Andy: Do you know that’s just you that names apartments? I don’t know anyone else that does that.
2. What inspired the title of your single with Snoop Dogg, “Turtleneck & Chain”?
Akiva: When we were in junior high we would wear that. So it was a look. I wouldn’t say it was even our style; I think we were just trying to look like everyone else. It was the cool style.
Andy: It was right around those Kwamé times—you’d either wear a round polka dot button-up shirt or a turtleneck and chain.
Jorma: Ours were not dookie chains.
3. If you guys had to compare yourself to another controversial hip-hop group based on the vulgarity of your lyrics and content, who would it be?
Akiva: We should say for the record that we are not real rappers. We are comedians. We’re just fans of rap.

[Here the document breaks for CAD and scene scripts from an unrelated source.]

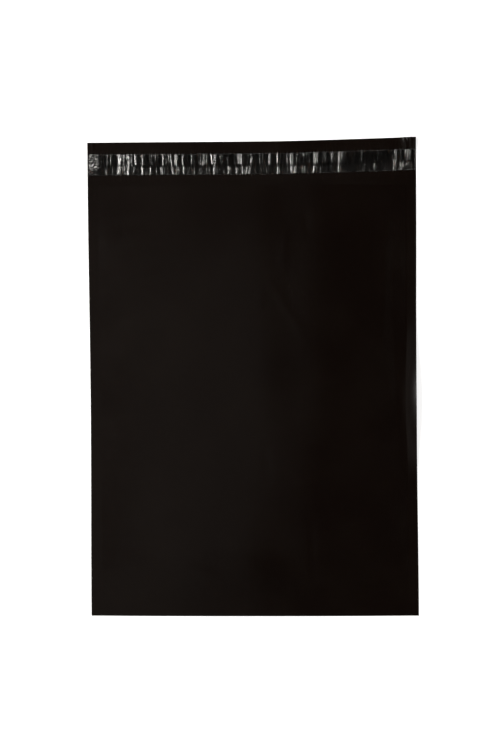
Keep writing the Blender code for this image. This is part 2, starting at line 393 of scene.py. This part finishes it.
def drawnIn(x, y):
    share = np.clip((y - foldY(0.0)) / pouch["pocketDepth"], 0.0, 1.0)
    pull = pouch["sideDrawIn"] * np.sin(math.pi * share) ** 2 - pouch["topFlare"] * share / 2
    return x * (1.0 - pull / halfWidth)


# Height of the back ply over the surface: flat, but for the curled weld band and the lip
def backHeight(x, y):
    across = np.maximum((x - halfWidth + pouch["curlReach"]) / pouch["curlReach"], 0.0)
    along = np.clip((y - foldY(halfWidth) - pouch["curlFromFold"]) / pouch["curlLength"], -0.5, 0.5)
    curl = pouch["curlHeight"] * across ** pouch["curlPower"] * np.cos(math.pi * along) ** 2
    pastMouth = np.clip((y - mouthY) / pouch["lipHeight"], 0.0, 1.2)
    lift = pouch["lipWave"] * ease(pastMouth) * (1.0 + wander(x, y, pouch["lipWavePitch"], 5)) / 2
    toCorner = (x - halfWidth) + (y - pouchHigh[1])
    corner = pouch["cornerLift"] * ease(1.0 + toCorner / pouch["cornerReach"])
    fromEdge = mouthY + pouch["lipHeight"] + lipRise(x) - y
    grown = ease(1.0 - fromEdge / pouch["lipPuckerReach"])
    puckers = 0.0
    for place, lean, rise, spread in lipPuckers:
        puckers = puckers + rise * np.exp(-((x - place - lean * fromEdge) / spread) ** 2)
    return curl + np.maximum(lift, 0.0) + corner + puckers * grown


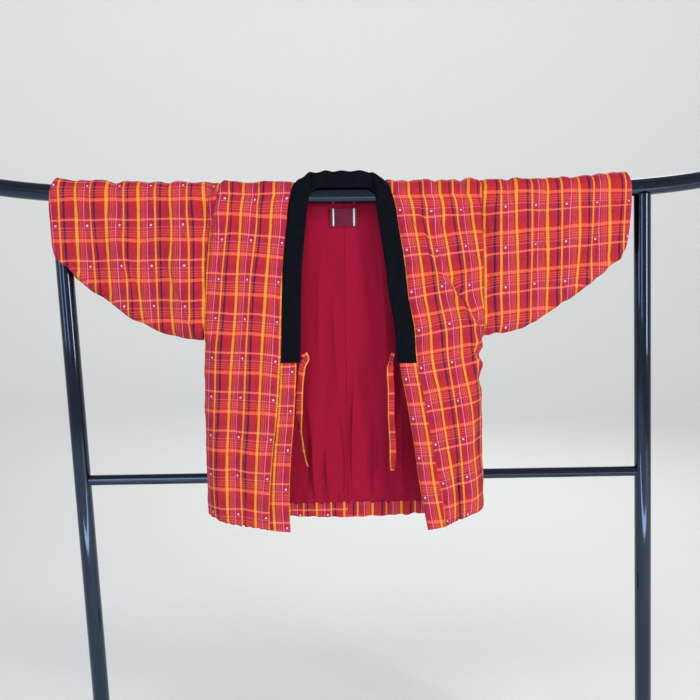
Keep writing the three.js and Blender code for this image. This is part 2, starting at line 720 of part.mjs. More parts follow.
function crossbarGeometry() {
  const drop = CROSSBAR_DROP;
  const from = postX(-1, drop) + POST_RADIUS - 6;
  const to = postX(1, drop) - POST_RADIUS + 6;
  const bar = new THREE.CylinderGeometry(CROSSBAR_RADIUS, CROSSBAR_RADIUS, to - from, ROUND_SIDES);
  bar.rotateZ(Math.PI / 2);
  bar.translate((from + to) / 2, 0, RAIL_Z - drop);
  const posts = [-1, 1].map((sign) => toSolid(leaningTube(sign, POST_RADIUS + GAP, 700, 1000)));
  return keepLargest(toSolid(bar).subtract(posts[0]).subtract(posts[1]));
}

function footGeometry(sign) {
  const half = { x: FOOT.width / 2, y: FOOT.depth / 2 };
  const c = FOOT.corner;
  const shape = new THREE.Shape();
  shape.moveTo(-half.x + c, -half.y);
  shape.lineTo(half.x - c, -half.y);
  shape.absarc(half.x - c, -half.y + c, c, -Math.PI / 2, 0);
  shape.lineTo(half.x, half.y - c);
  shape.absarc(half.x - c, half.y - c, c, 0, Math.PI / 2);
  shape.lineTo(-half.x + c, half.y);
  shape.absarc(-half.x + c, half.y - c, c, Math.PI / 2, Math.PI);
  shape.lineTo(-half.x, -half.y + c);
  shape.absarc(-half.x + c, -half.y + c, c, Math.PI, 1.5 * Math.PI);
  const bar = new THREE.ExtrudeGeometry(shape, { depth: FOOT.height, bevelEnabled: false, curveSegments: 5 });
  bar.translate(footX(sign), 0, 0);
  return bar;
}

function socketGeometry(sign) {
  const ring = leaningTube(sign, SOCKET.radius, FOOT.height + GAP, FOOT.height + SOCKET.height);
  const bore = leaningTube(sign, POST_RADIUS + GAP, FOOT.height - 40, FOOT.height + SOCKET.height + 40);
  return cut(ring, bore);
}

const group = new THREE.Group();

function add(name, geometry, color, roughness, metalness = 0) {
  const material = new THREE.MeshStandardMaterial({ color, roughness, metalness });
  const mesh = new THREE.Mesh(geometry, material);
  mesh.name = name;
  group.add(mesh);
}

const PLAID = '#c4262c';
const VELVET = '#0e0f18';
const LINING = '#8f1230';
const LACQUER = '#14171d';

const collarRoom = bandWall(GAP);
for (const side of [LEFT, RIGHT]) {
  add(`body_${side.name}`, cut(bodyWall(side), collarRoom), PLAID, 0.85);
  add(`sleeve_${side.name}`, sleeveWall(side), PLAID, 0.85);
  add(`collar_strip_${side.name}`, stripWall(side), PLAID, 0.85);
  add(`lining_${side.name}`, liningWall(side), LINING, 0.8);
  add(`hem_facing_${side.name}`, facingWall(side), PLAID, 0.85);
  add(`tie_${side.name}`, tieGeometry(side), PLAID, 0.85);
}
add('collar_velvet', bandWall(0), VELVET, 0.95);
add('neck_label', labelWall(), '#5c1024', 0.7);
add('rail', railPiece(-POST_X, POST_X, 20), LACQUER, 0.18, 0.1);
for (const sign of [-1, 1]) {
  const name = sign < 0 ? 'left' : 'right';
  add(`rail_end_${name}`, railPiece(sign * (POST_X + GAP), sign * RAIL_HALF, 8), LACQUER, 0.18, 0.1);
  add(`post_${name}`, postGeometry(sign), LACQUER, 0.18, 0.1);
  add(`post_socket_${name}`, socketGeometry(sign), LACQUER, 0.3, 0.1);
  add(`foot_${name}`, footGeometry(sign), LACQUER, 0.3, 0.1);
}
add('crossbar', crossbarGeometry(), LACQUER, 0.18, 0.1);

export default group;
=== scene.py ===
# %% [markdown]
# # A padded hanten jacket on a kimono rack
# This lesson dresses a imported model: every solid of the jacket gets cloth with folds, seams and a
# woven check, and the rack gets black lacquer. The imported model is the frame, so each piece is
# worked out in the same millimetres and only turned into metres when its mesh is made.

# %% Load the frame
import math

import bpy
import numpy as np
from mathutils import Matrix, Vector


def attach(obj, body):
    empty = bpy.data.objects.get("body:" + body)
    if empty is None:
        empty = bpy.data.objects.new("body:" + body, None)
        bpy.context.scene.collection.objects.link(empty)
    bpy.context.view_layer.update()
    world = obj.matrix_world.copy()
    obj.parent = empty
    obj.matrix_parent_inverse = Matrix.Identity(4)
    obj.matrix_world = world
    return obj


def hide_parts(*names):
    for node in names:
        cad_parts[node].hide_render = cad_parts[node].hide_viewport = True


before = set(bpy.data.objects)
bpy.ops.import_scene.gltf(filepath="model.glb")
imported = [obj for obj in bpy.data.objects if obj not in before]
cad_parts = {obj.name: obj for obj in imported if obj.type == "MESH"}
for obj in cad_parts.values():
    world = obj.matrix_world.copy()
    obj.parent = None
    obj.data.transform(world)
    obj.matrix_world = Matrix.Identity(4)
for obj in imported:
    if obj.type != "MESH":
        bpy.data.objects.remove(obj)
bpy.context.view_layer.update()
MM = 0.001

# %% [markdown]
# The camera is set first, because all cloth is compared with the photograph through it. It stands
# about two metres in front of the rail, a little below it, looks slightly down and to the right,
# and is rolled by less than a degree, so the rail rises to the right as it does in the photograph.

# %% Camera
scene = bpy.context.scene
FRAME_PX = 700
FOCAL_PX = 900
SENSOR_MM = 36
EYE = Vector((-52.8, -2050.7, 1407.4)) * MM
PITCH = math.radians(7.485)
YAW = math.radians(1.213)
ROLL = math.radians(-0.676)


def camera_axes():
    """Right, up and forward of the camera from its three angles."""
    ahead = Vector((math.sin(YAW) * math.cos(PITCH), math.cos(YAW) * math.cos(PITCH), -math.sin(PITCH)))
    level = Vector((math.cos(YAW), -math.sin(YAW), 0))
    above = level.cross(ahead)
    right = level * math.cos(ROLL) + above * math.sin(ROLL)
    up = above * math.cos(ROLL) - level * math.sin(ROLL)
    return right, up, ahead


camera_data = bpy.data.cameras.new("photo_camera")
camera_data.sensor_fit = "HORIZONTAL"
camera_data.sensor_width = SENSOR_MM
camera_data.lens = SENSOR_MM * FOCAL_PX / FRAME_PX
camera = bpy.data.objects.new("photo_camera", camera_data)
scene.collection.objects.link(camera)
right, up, ahead = camera_axes()
turn = Matrix((right, up, -ahead)).transposed().to_4x4()
camera.matrix_world = Matrix.Translation(EYE) @ turn
scene.camera = camera
scene.view_settings.view_transform = "Standard"
print("camera lens", round(camera_data.lens, 2), "mm")

# %% [markdown]
# The jacket's sizes are the driving dimensions of its solids, repeated here because this file reads
# only the frame. Reach is measured sideways from the centre-back seam, drop downwards from the
# middle of the rail. Each table has named columns, and one smooth curve runs through its rows.

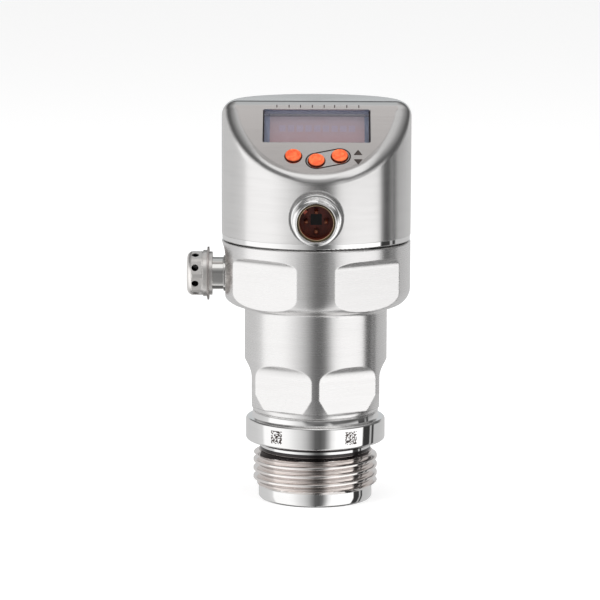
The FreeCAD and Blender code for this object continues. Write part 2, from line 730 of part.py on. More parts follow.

Like [Adam] Sandler, he’d be pretty clean on ‘SNL’ and then he’d make his records and they’d be really raunchy.
Andy: Tenacious D was quite dirty. We compare ourselves to comedians before we compare ourselves to rappers.
4. What happened behind the scenes when working with Justin Timberlake that would surprise people?
Andy: Justin would just beat the shit out of us all the time. That’s a funny anecdote. He’d be like, “Why are you hitting yourself, nerd?” And we’d be like, “Give it a rest, jerk.” Stuff like that.
Akiva: He’s a bully. Just a lot of sucker punches to the gut.
5. What about when you recorded “The Creep” with Nicki Minaj?
Andy: She was cool. It was fun to watch her record. She has a lot of characters she goes in and out of.
Akiva: She was just really polite.
Jorma: She’s adorable. She’s even cuter in person.
6. Were you fans of her music before collaborating on that song?
Akiva: We had been fans of her mixtape stuff. We made the album last summer, when we were recording it. So it was before her album came out or anything, and we got in touch with her and she was game to do it. We were just psyched. We saw kindred spirits in the fact that she was playing characters.
7. How did you score the collabo with Santigold on “After Party”?
Andy: We were huge fans of her from way back. And then the place that we were mixing, this place Downtown Studios, she was working on her record in the studio next door. And we met and loved each other.
Akiva: We were just psyched to get to meet her. We’re like, “Santi’s recording next door. Oh my God, we should just go in and bother her.” We just pestered her, like, “Oh those are the track names? Those sound kinda cool.”
8. So was she immediately receptive to the three of you?
Jorma: She was great. She’s so funny.
Andy: She was like, “I feel ya’ll.”
Akiva: She didn’t say that.
Andy: Oh she didn’t say that? Well, I like to think she said that. We had this song that we had already kinda talked about her for and then we were sorta feeling her out to see if she’d be down, and she was.
Akiva: It was the easiest guest collab we’ve ever had because she was just 50 feet away. She was mixing her record the whole time we were doing ours, so we saw her multiple times a week for like a month and a half. So towards the end when we knew the time was coming to a close, we called her.
9. Has there ever been an artist that’s come to you with an idea and you used it, or is it generally the three of you who mastermind the sketches?
Akiva: They don’t come to us necessarily with an idea but they’ll come to us wanting to collaborate. Like we met Akon at the Grammys on the red carpet. He was like, “Hey guys!” which was a thrill for us that he knew who we were. So he didn’t come with the idea, but he was like, “I’m game for the future.” Then it was six months later and we were in the studio recording, being like, “How can we get Akon on one of these songs?”
Jorma: And then during the process, we were like, “This sounds like an Akon record.” It was the same thing with T-Pain. It wasn’t his idea, but we knew we should kinda make [the song] for him.
Akiva: Besides that, we write everything and just hand it over and be like, “You do this part.” But with “Motherlover,” we were already friends with Justin Timberlake so he came in from the ground up and came up with the ideas for a lot of the jokes and really wrote it. Then with rappers like E-40 and Snoop we’d give them bullet points of joke ideas and they’d write their own stuff. Like we can’t write a Snoop verse for Snoop.
10. One of the tracks on the album is called “No Homo,” which has become a widely used but frowned upon term in the hip-hop community. Why didn’t you choose to get a rapper on that?
Andy: We want to do the remix for that one. We’ll have anyone that wants to get on that. Anyone in hip-hop that wants to ride on our “No Homo” track, get on it.
Akiva: A big posse remix where everybody comes back.
Jorma: We just want to do a Cash Money remix. Get everyone from Cash Money on it [laughs].